Pope asks Korean religious leaders to work for peace

Theirs is a long journey ahead which needs to be undertaken with humility and perseverance, he says.


Pope Francis asked a group of Korean religious leaders who visited him at the Vatican to "roll up" their sleeves to work toward peace.

Pope Francis received 22 members of the Korean Council of Religious Leaders which included its president Archbishop Hyginus Kim Hee-joong of Kwangju, at his apostolic palace on Sept. 2.

"The world is looking to us for answers and shared commitment to various issues like the sacred dignity of human person and the rejection of violence," the pope told the Korean religious leaders.

"Therefore, as heralds of peace, we have a long journey ahead of us which must be undertaken with humility and perseverance, not just by raising our voices but by rolling up our sleeves," he said.

"We must sow the hope of a future in which humanity becomes more human, a future which heeds the cry of so many who reject war and implore greater harmony between individuals and communities, between peoples and states."

In addition, the pope stressed the interreligious dialogue to cope with the violence.

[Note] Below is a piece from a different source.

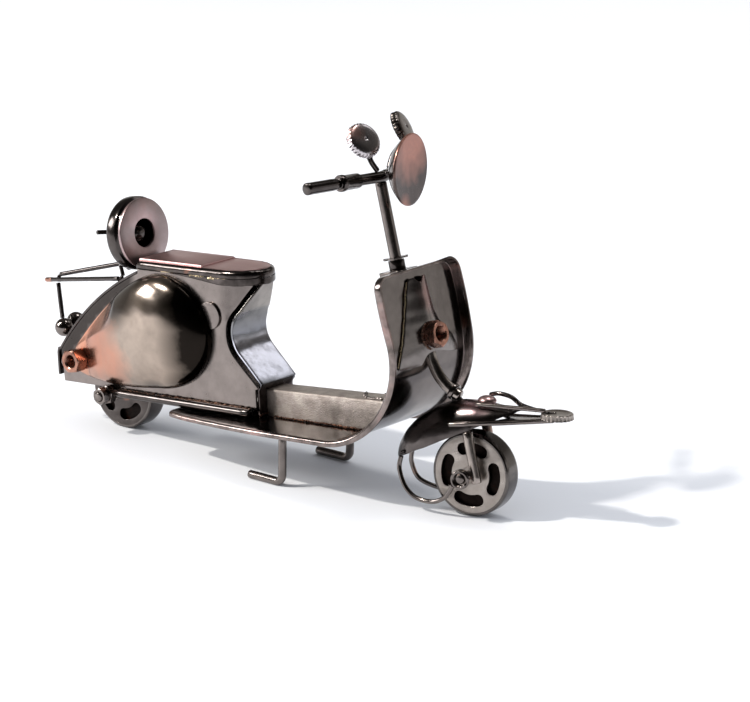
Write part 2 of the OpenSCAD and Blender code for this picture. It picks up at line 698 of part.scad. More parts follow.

"Because interreligious dialogue consists of contacts, encounters and cooperation, it is an endeavor that is precious and pleasing to God, a challenge directed toward the common good and peace," he said.

Archbishop Kim, also president of the Catholic Bishops' Conference of Korea, conveyed a letter signed by heads of seven major religions in Korea and asked the pope to pray for peace on the Korean peninsula.

Through the letter, Arcbishop Kim said, Korea is a divided country and "Koreans are living under the threat of war from the superpowers surrounding the two Koreas. We ask the pope to pray for the change of situation on the Korean peninsula."

The Korean Council of Religious Leaders comprises leaders from seven major religions in Korea and includes Buddhists, Catholics, Confucians and Protestants as well as those from an association of Korean traditional religions, Chondogyo and Won Buddhism.

The council pilgrimage Aug. 31-Sept. 5 to Italy was made for its participants to better understand Catholicism.